▸ Exercise objective: Write out exactly the lines that run from the line containing "Turn this picture" through the line containing "const STEP_ROUNDING = 4.5;"; both end lines belong to the answer.

▸ Dataset content:

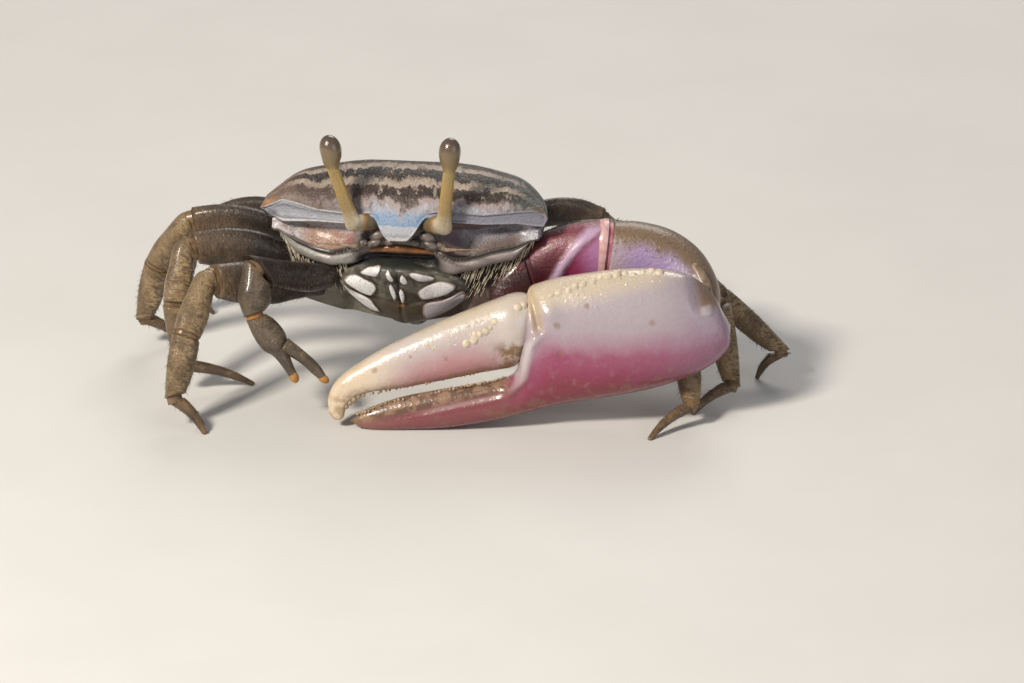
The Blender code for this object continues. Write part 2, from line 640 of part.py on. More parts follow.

==

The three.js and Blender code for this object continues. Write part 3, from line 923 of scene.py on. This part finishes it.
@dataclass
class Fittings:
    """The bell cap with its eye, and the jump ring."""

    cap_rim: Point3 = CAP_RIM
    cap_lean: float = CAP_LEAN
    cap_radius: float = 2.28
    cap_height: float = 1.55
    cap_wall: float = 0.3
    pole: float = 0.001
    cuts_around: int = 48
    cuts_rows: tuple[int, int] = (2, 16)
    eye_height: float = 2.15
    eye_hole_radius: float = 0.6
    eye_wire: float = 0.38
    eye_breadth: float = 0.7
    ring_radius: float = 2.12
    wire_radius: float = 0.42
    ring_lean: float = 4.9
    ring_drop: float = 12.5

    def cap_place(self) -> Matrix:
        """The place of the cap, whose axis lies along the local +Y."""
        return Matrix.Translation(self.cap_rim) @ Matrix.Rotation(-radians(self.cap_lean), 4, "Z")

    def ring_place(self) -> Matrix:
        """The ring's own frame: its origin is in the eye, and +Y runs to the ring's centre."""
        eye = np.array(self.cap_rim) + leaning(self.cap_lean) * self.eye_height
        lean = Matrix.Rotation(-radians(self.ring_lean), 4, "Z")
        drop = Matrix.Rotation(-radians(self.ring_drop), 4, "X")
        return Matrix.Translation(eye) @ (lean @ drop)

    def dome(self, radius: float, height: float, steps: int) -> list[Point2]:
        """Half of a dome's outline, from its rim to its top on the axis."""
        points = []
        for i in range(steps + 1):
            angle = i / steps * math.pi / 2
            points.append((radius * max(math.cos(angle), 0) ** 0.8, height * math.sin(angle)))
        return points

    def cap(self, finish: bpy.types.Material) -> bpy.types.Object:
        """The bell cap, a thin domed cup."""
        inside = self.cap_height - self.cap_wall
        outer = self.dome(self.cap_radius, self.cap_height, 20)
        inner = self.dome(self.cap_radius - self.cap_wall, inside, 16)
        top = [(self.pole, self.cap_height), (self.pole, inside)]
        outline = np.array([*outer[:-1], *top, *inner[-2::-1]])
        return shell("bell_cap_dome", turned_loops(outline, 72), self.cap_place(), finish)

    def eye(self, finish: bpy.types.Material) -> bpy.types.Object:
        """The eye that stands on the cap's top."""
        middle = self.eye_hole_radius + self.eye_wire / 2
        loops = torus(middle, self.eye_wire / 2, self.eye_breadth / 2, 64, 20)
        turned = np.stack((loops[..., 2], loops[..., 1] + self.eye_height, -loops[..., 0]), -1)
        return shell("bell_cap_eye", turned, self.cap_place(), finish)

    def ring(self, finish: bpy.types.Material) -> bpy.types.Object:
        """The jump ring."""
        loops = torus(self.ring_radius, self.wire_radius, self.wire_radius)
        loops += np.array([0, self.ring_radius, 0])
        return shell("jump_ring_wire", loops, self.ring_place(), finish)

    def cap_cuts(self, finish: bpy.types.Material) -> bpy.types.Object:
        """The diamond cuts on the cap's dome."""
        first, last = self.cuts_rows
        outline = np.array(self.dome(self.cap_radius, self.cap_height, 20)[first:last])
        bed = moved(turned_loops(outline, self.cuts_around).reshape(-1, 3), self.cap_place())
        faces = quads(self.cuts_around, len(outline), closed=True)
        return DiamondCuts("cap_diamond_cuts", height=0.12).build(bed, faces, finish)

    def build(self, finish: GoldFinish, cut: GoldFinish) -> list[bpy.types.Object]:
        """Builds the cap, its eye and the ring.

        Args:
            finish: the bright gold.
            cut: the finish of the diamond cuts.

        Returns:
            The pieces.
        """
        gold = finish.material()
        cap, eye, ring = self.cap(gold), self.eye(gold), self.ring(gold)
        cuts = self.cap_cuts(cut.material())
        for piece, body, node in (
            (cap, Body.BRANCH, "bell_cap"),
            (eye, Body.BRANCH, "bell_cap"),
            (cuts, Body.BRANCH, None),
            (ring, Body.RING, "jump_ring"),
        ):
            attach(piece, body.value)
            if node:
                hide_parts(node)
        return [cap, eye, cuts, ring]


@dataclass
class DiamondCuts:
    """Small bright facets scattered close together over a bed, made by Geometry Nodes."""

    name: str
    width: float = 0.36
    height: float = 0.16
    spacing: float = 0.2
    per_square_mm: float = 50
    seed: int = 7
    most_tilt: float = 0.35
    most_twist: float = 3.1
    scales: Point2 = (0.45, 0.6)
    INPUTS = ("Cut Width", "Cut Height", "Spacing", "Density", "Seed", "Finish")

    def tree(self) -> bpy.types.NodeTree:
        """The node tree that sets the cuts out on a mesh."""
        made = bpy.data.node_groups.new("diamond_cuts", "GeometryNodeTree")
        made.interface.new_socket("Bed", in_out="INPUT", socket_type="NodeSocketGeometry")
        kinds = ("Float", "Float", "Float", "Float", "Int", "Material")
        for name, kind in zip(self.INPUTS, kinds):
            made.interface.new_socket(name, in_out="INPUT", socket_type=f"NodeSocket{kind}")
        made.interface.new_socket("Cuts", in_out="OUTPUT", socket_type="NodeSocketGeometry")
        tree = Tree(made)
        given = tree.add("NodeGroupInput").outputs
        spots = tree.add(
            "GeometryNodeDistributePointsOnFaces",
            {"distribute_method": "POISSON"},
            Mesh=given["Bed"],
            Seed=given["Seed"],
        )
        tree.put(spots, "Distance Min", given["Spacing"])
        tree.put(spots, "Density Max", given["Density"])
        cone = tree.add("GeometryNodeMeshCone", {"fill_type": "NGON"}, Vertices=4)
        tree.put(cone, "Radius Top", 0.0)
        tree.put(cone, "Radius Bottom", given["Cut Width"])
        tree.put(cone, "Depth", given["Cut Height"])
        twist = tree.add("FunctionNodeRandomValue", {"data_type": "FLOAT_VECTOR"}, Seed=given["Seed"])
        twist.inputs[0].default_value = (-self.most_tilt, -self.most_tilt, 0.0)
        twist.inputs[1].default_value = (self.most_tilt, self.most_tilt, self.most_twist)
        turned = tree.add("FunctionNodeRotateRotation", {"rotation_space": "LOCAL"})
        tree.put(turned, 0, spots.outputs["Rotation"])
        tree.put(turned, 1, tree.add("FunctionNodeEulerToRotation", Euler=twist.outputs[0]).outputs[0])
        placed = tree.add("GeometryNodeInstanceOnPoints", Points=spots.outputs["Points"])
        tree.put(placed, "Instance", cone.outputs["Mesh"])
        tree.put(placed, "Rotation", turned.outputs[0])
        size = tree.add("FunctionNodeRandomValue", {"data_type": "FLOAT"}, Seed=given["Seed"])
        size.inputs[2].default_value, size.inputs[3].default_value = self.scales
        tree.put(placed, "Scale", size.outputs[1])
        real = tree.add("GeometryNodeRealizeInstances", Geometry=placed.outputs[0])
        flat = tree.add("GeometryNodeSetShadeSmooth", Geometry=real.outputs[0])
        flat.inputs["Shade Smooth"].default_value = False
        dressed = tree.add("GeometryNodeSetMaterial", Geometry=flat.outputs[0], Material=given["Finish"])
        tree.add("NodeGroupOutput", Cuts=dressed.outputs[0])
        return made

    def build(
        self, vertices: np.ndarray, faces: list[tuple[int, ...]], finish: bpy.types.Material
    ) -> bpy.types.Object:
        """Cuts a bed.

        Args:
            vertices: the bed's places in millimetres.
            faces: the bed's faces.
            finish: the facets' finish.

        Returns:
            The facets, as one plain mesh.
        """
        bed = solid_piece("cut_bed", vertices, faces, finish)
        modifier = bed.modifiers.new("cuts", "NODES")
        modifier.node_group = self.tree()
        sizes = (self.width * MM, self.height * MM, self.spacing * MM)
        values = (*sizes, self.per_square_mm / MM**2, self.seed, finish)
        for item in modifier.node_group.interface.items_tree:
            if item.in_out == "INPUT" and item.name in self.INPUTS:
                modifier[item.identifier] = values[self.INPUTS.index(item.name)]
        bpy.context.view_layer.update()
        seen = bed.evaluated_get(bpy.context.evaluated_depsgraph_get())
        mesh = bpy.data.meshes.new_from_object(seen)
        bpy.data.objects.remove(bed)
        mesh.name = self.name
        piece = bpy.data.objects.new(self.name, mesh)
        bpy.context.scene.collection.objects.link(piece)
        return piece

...

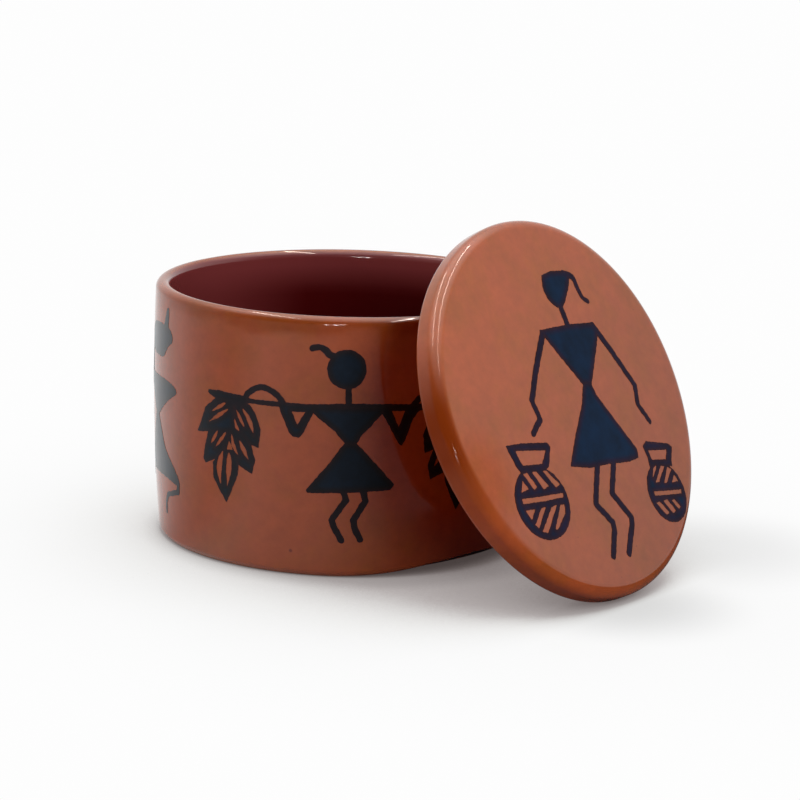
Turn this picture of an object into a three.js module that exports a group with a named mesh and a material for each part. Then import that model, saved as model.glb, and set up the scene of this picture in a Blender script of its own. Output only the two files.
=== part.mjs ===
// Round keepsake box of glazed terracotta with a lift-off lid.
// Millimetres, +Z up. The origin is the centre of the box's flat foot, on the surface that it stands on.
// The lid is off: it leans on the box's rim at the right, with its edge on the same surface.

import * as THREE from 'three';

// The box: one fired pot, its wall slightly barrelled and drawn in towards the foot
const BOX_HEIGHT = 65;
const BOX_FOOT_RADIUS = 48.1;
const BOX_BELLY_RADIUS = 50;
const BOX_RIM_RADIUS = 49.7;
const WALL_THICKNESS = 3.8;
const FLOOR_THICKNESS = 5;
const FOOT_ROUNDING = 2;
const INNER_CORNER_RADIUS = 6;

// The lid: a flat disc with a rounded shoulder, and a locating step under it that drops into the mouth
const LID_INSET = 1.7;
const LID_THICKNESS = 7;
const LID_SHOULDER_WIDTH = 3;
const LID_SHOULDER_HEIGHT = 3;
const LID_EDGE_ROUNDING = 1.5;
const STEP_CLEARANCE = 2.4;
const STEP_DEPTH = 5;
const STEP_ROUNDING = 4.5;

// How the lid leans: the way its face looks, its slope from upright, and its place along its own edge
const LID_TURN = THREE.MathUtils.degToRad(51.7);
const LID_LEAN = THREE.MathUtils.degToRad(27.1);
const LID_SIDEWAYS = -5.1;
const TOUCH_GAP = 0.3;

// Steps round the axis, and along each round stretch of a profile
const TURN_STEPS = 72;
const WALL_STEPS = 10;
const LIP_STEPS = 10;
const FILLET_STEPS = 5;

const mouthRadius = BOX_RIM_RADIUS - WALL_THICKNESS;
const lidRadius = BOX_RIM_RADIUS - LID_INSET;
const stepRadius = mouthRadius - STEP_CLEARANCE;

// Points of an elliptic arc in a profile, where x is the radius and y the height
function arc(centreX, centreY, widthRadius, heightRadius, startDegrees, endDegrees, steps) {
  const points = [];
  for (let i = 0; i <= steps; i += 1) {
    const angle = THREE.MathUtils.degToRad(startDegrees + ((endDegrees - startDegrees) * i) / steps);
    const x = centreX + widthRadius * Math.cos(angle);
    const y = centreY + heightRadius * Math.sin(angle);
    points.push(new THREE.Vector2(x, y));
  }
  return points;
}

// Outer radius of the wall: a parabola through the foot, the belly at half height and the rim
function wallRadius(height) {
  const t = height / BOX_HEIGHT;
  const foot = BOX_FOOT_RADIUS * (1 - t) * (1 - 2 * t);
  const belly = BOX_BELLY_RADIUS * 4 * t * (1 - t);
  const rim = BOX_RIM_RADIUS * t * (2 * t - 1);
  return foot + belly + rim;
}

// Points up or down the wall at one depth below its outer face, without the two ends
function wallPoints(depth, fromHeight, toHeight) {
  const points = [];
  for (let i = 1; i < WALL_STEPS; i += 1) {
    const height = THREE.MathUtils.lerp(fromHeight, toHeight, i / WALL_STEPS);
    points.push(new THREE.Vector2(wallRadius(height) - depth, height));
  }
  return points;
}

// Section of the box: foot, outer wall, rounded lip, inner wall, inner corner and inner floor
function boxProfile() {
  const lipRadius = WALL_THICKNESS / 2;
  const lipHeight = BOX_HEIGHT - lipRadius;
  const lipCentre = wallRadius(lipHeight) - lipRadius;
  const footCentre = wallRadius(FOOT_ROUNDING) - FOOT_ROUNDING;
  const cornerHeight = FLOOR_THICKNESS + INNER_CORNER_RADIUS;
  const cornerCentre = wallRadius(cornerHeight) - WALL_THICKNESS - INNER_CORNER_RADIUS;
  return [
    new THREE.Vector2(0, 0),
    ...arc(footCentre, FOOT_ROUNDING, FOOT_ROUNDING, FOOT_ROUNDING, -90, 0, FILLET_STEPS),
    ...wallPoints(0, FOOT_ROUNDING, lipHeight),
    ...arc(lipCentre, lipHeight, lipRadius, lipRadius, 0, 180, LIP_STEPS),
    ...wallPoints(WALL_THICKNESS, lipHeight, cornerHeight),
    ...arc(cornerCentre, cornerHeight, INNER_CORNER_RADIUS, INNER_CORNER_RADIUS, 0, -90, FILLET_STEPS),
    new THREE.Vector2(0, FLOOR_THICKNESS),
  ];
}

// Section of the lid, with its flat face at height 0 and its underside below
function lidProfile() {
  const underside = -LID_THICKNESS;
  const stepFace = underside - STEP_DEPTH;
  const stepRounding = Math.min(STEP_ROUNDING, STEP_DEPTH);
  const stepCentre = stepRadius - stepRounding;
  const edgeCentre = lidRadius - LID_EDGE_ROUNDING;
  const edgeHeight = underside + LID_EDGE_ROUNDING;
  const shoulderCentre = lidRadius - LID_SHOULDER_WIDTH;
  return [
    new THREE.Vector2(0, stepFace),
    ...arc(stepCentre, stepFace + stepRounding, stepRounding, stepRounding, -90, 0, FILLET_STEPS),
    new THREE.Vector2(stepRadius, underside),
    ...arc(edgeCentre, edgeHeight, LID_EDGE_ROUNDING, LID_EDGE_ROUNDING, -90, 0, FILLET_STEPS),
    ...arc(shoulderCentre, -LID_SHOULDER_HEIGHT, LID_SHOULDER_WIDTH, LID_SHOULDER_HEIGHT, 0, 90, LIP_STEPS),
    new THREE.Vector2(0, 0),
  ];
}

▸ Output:
Turn this picture of an object into a three.js module that exports a group with a named mesh and a material for each part. Then import that model, saved as model.glb, and set up the scene of this picture in a Blender script of its own. Output only the two files.
=== part.mjs ===
// Round keepsake box of glazed terracotta with a lift-off lid.
// Millimetres, +Z up. The origin is the centre of the box's flat foot, on the surface that it stands on.
// The lid is off: it leans on the box's rim at the right, with its edge on the same surface.

import * as THREE from 'three';

// The box: one fired pot, its wall slightly barrelled and drawn in towards the foot
const BOX_HEIGHT = 65;
const BOX_FOOT_RADIUS = 48.1;
const BOX_BELLY_RADIUS = 50;
const BOX_RIM_RADIUS = 49.7;
const WALL_THICKNESS = 3.8;
const FLOOR_THICKNESS = 5;
const FOOT_ROUNDING = 2;
const INNER_CORNER_RADIUS = 6;

// The lid: a flat disc with a rounded shoulder, and a locating step under it that drops into the mouth
const LID_INSET = 1.7;
const LID_THICKNESS = 7;
const LID_SHOULDER_WIDTH = 3;
const LID_SHOULDER_HEIGHT = 3;
const LID_EDGE_ROUNDING = 1.5;
const STEP_CLEARANCE = 2.4;
const STEP_DEPTH = 5;
const STEP_ROUNDING = 4.5;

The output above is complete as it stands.